The Pentagon said on Wednesday that it had repatriated two Malaysian men from its prison at Guantánamo Bay, Cuba, who admitted to committing war crimes for an affiliate of Al Qaeda that carried out a deadly bombing in Bali, Indonesia, in 2002.

The rare transfer, a day after the Pentagon released another prisoner to the custody of Kenya, reduced the detainee population to 27 men.

The freed prisoners, Mohammed Nazir Bin Lep, 47, and Mohammed Farik Bin Amin, 49, have been held by the United States since 2003. They were returned to the custody of the Malaysian government, and supervision of its de-radicalization program, through a diplomatic arrangement that was reached as part of their guilty pleas in January.
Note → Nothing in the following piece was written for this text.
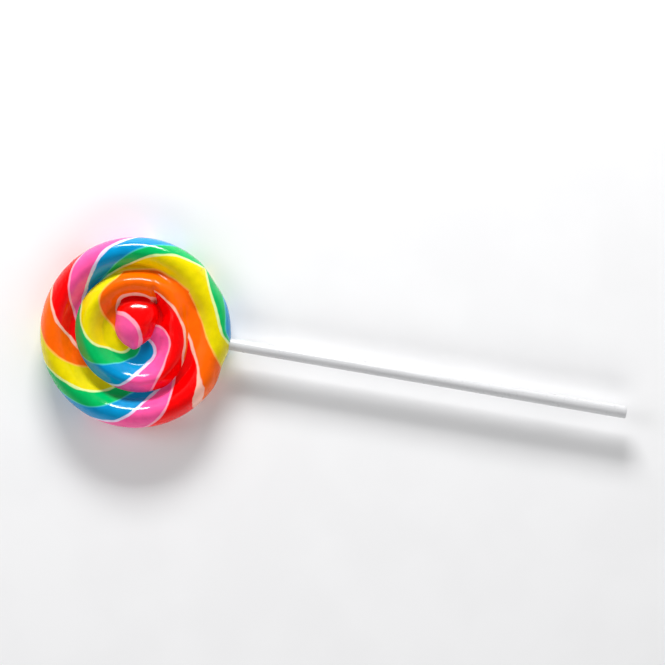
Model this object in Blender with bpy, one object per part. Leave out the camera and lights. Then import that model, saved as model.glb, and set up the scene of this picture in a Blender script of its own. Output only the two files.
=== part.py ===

Before they left, the men gave sworn testimony that prosecutors hope will be useful in the eventual trial of Encep Nurjaman, the Indonesian prisoner known as Hambali. Mr. Hambali is accused of being the mastermind of the Bali bombing and other terrorist attacks in 2002 and 2003 as a leader of the Jemaah Islamiyah movement. The men admitted to being accessories to the terror attack, after the fact, by helping Mr. Hambali elude capture.

All three men were held for years after their capture in Thailand in the C.I.A.’s secret prison network that used torture in its interrogations. They were transferred to the military prison in Cuba in 2006, but the military did not formally charge them at the war court until 2021.

Brian Bouffard, a lawyer who represented Mr. Bin Lep at Guantánamo, said his client “plans to live a quiet life with his family. He’s been punished many times over for his long-ago involvement with the wrong people, and we hope one day that his torturers and their enablers might face accountability for the evil they have done in our name.”